Mistral’s new Codestral Mamba to aid longer code generation

Wednesday July 17, 2024. 01:24 PM , from InfoWorld

French AI startup Mistral has launched a new large language model (LLM) that can help generate longer tranches of code comparatively faster than other open-source models, such as CodeGemma-1.1 7B and CodeLlama 7B.

“Unlike transformer models, Mamba models offer the advantage of linear time inference and the theoretical ability to model sequences of infinite length.
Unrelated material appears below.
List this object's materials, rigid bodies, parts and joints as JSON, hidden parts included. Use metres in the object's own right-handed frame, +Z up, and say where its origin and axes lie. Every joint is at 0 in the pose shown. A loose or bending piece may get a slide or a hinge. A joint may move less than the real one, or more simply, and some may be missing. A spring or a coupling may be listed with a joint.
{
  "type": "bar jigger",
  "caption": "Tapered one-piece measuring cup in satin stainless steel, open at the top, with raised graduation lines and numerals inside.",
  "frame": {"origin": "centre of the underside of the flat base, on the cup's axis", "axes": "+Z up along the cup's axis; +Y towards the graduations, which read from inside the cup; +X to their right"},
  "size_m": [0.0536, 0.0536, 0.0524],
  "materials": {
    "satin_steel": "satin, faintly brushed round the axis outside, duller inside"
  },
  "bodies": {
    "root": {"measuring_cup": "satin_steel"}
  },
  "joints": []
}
It allows users to engage with the model extensively with quick responses, irrespective of the input length,” the startup said in a statement.
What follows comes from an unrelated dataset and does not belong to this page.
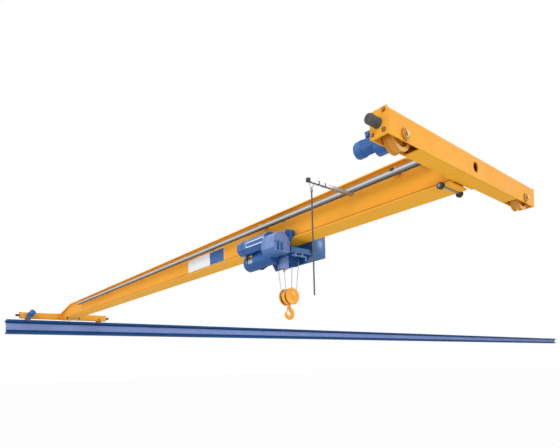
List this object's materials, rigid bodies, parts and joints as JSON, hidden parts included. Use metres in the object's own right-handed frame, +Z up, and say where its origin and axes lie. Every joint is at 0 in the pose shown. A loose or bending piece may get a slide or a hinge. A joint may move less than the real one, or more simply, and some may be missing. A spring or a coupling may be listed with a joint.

“This efficiency is especially relevant for code productivity use cases — this is why we trained this model with advanced code and reasoning capabilities, enabling it to perform on par with state-of-the-art transformer-based models,” it explained.

The company tested Codestral Mamba on in-context retrieval capabilities up to 256k tokens — twice the number seen in OpenAI’s GPT4o — and found its 7B version performing better than open source models in several benchmarking tests, such as HumanEval, MBPP, Spider, and CruxE.
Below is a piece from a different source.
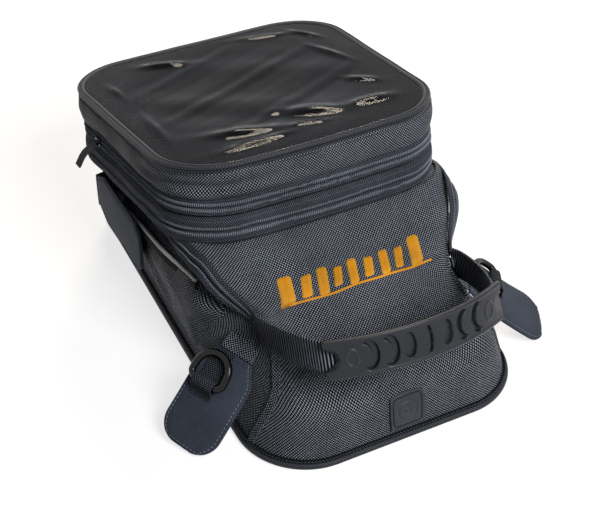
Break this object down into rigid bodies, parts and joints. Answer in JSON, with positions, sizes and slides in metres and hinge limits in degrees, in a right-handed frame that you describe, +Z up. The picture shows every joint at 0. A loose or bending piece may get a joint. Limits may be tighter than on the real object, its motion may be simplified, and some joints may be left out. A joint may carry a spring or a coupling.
{
  "type": "tank bag",
  "caption": "Wedge-shaped motorcycle tank bag with a hinged clear map lid, an expanding zipped collar, side pockets, a front carry handle and magnetic flaps.",
  "frame": {"origin": "centre of the base on the surface that it rests on", "axes": "-Y towards the handle end, +X to the right-hand side, +Z up"},
  "size_m": [0.3338, 0.4299, 0.1876],
  "materials": {
    "ballistic_nylon": "coarse black-blue ballistic nylon weave",
    "zip_tape": "fine woven zip tape over a concealed coil",
    "plain_nylon": "plain black nylon",
    "piping": "slate woven binding",
    "board": "black polyethylene board",
    "patch_rubber": "moulded matt rubber",
    "orange_thread": "satin-stitched orange thread",
    "reflective": "silver-grey reflective piping",
    "webbing": "cross-ribbed polyester webbing",
    "grip_rubber": "satin moulded rubber",
    "clear_vinyl": "clear soft vinyl sheet",
    "fleece": "dark brushed fleece",
    "leatherette": "smooth slate leatherette",
    "flap_lining": "soft black lining",
    "magnet": "nickel-plated magnet",
    "gloss_plastic": "glossy black moulding",
    "slider_metal": "black lacquered zip slider",
    "puller_rubber": "soft rubber puller"
  },
  "bodies": {
    "tub": {"base_panel": "ballistic_nylon", "base_piping": "piping", "base_board": "board", "front_panel": "ballistic_nylon", "rear_panel": "ballistic_nylon", "side_panel_left": "ballistic_nylon", "side_panel_right": "ballistic_nylon", "side_pocket_left": "ballistic_nylon", "side_pocket_right": "ballistic_nylon", "pocket_zip_left": "zip_tape", "pocket_zip_right": "zip_tape", "reflective_piping_left": "reflective", "reflective_piping_right": "reflective", "rim_flange": "ballistic_nylon", "expansion_zip_lower": "zip_tape", "patch_label": "patch_rubber", "embroidery": "orange_thread", "handle_anchor_left": "webbing", "handle_anchor_right": "webbing", "front_flap_anchor_left": "webbing", "front_flap_anchor_right": "webbing", "rear_flap_anchor_left": "webbing", "rear_flap_anchor_right": "webbing"},
    "collar": {"expansion_zip_upper": "zip_tape", "collar_binding": "plain_nylon", "main_zip_lower": "zip_tape", "expansion_gusset": "plain_nylon", "lid_hinge_tape": "plain_nylon"},
    "lid": {"main_zip_upper": "zip_tape", "lid_band": "ballistic_nylon", "lid_welt": "ballistic_nylon", "map_window": "clear_vinyl", "map_pocket_floor": "fleece", "lid_pull_tab": "webbing"},
    "main_slider": {"main_zip_slider": "slider_metal"},
    "main_puller": {"main_zip_puller": "webbing"},
    "expansion_slider": {"expansion_zip_slider": "slider_metal"},
    "expansion_puller": {"expansion_zip_puller": "puller_rubber"},
    "handle": {"handle_webbing": "webbing", "handle_grip": "grip_rubber"},
    "pocket_slider_left": {"pocket_zip_slider_left": "slider_metal"},
    "pocket_puller_left": {"pocket_zip_puller_left": "puller_rubber"},
    "pocket_slider_right": {"pocket_zip_slider_right": "slider_metal"},
    "pocket_puller_right": {"pocket_zip_puller_right": "puller_rubber"},
    "front_flap_left": {"front_flap_cover_left": "leatherette", "front_flap_backing_left": "flap_lining", "front_flap_magnets_left": "magnet", "d_ring_loop_left": "webbing"},
    "d_ring_left": {"d_ring_left": "gloss_plastic"},
    "rear_flap_left": {"rear_flap_cover_left": "leatherette", "rear_flap_backing_left": "flap_lining", "rear_flap_magnets_left": "magnet"},
    "front_flap_right": {"front_flap_cover_right": "leatherette", "front_flap_backing_right": "flap_lining", "front_flap_magnets_right": "magnet", "d_ring_loop_right": "webbing"},
    "d_ring_right": {"d_ring_right": "gloss_plastic"},
    "rear_flap_right": {"rear_flap_cover_right": "leatherette", "rear_flap_backing_right": "flap_lining", "rear_flap_magnets_right": "magnet"}
  },
  "joints": [
    {"name": "collar_lift", "type": "slide", "parent": "tub", "child": "collar", "axis": [0, 0.184, 0.9829], "range_m": [0, 0.05], "deforming": ["expansion_gusset"]},
    {"name": "lid_hinge", "type": "hinge", "parent": "collar", "child": "lid", "pos_m": [0, 0.20103, 0.10619], "axis": [-1, 0, 0], "range_deg": [0, 105]},
    {"name": "main_slider_travel", "type": "slide", "parent": "collar", "child": "main_slider", "axis": [0.0181, -0.9828, 0.1839], "range_m": [-0.024, 0.11]},
    {"name": "main_puller_swing", "type": "hinge", "parent": "main_slider", "child": "main_puller", "pos_m": [-0.12709, 0.12365, 0.12066], "axis": [-0.0181, 0.9828, -0.1839], "range_deg": [-4, 58]},
    {"name": "expansion_slider_travel", "type": "slide", "parent": "tub", "child": "expansion_slider", "axis": [0.0181, 0.9828, -0.1839], "range_m": [-0.012, 0.125]},
    {"name": "expansion_puller_swing", "type": "hinge", "parent": "expansion_slider", "child": "expansion_puller", "pos_m": [0.12144, 0.02449, 0.11837], "axis": [0, -0.184, -0.9829], "range_deg": [0, 120]},
    {"name": "pocket_slider_left_travel", "type": "slide", "parent": "tub", "child": "pocket_slider_left", "axis": [0.0471, -0.9822, 0.1816], "range_m": [0, 0.12]},
    {"name": "pocket_puller_left_swing", "type": "hinge", "parent": "pocket_slider_left", "child": "pocket_puller_left", "pos_m": [-0.11435, 0.10309, 0.08214], "axis": [-0.0088, 0.1837, 0.9829], "range_deg": [0, 15]},
    {"name": "pocket_slider_right_travel", "type": "slide", "parent": "tub", "child": "pocket_slider_right", "axis": [-0.0471, -0.9822, 0.1816], "range_m": [0, 0.12]},
    {"name": "pocket_puller_right_swing", "type": "hinge", "parent": "pocket_slider_right", "child": "pocket_puller_right", "pos_m": [0.11435, 0.10309, 0.08214], "axis": [-0.0088, -0.1837, -0.9829], "range_deg": [0, 15]},
    {"name": "handle_lift", "type": "hinge", "parent": "tub", "child": "handle", "pos_m": [0, -0.104, 0.08], "axis": [-1, 0, 0], "range_deg": [0, 75]},
    {"name": "front_flap_left_hinge", "type": "hinge", "parent": "tub", "child": "front_flap_left", "pos_m": [-0.104, -0.104, 0.0585], "axis": [-0.428, 0.898, 0.102], "range_deg": [-20, 95]},
    {"name": "d_ring_left_swing", "type": "hinge", "parent": "front_flap_left", "child": "d_ring_left", "pos_m": [-0.13179, -0.10666, 0.04371], "axis": [0.428, -0.898, -0.102], "range_deg": [0, 160]},
    {"name": "rear_flap_left_hinge", "type": "hinge", "parent": "tub", "child": "rear_flap_left", "pos_m": [-0.1252, 0.137, 0.06], "axis": [0, 0, -1], "range_deg": [0, 120]},
    {"name": "front_flap_right_hinge", "type": "hinge", "parent": "tub", "child": "front_flap_right", "pos_m": [0.104, -0.104, 0.0585], "axis": [-0.428, -0.898, -0.102], "range_deg": [-20, 95]},
    {"name": "d_ring_right_swing", "type": "hinge", "parent": "front_flap_right", "child": "d_ring_right", "pos_m": [0.13179, -0.10666, 0.04371], "axis": [0.428, 0.898, 0.102], "range_deg": [0, 160]},
    {"name": "rear_flap_right_hinge", "type": "hinge", "parent": "tub", "child": "rear_flap_right", "pos_m": [0.1252, 0.137, 0.06], "axis": [0, 0, 1], "range_deg": [0, 120]}
  ]
}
The larger 22B parameter version of the new model also performed significantly better than CodeLlama-34B with the exception of the CruxE benchmark.

While the 7B version is available under the Apache 2.0 license, the larger 22B version is available under a commercial license for self-deployment or community license for testing purposes.

Codestral Mamba, according to the company, can be deployed using the mistral-inference SDK, which relies on the reference implementations from Mamba’s GitHub repository.

The model can also be deployed through TensorRT-LLM or the raw weights can be downloaded from HuggingFace, the company said, adding that for purposes of easy testing, the new model is also available on la Plateforme.

The French startup has come out with another model, dubbed Mathstral, which it claims is part of its broader effort to support academic projects.

Mathstral, according to the startup, stands on the shoulders of Mistral 7B and specializes in STEM subjects.

“Mathstral is another example of the excellent performance/speed tradeoffs achieved when building models for specific purposes – a development philosophy we actively promote in la Plateforme, particularly with its new fine-tuning capabilities,” Mistral wrote in a blog post.

The weights of this model are hosted on HuggingFace and users can try Mathstral with mistral-inference and adapt it with mistral-finetune, it added.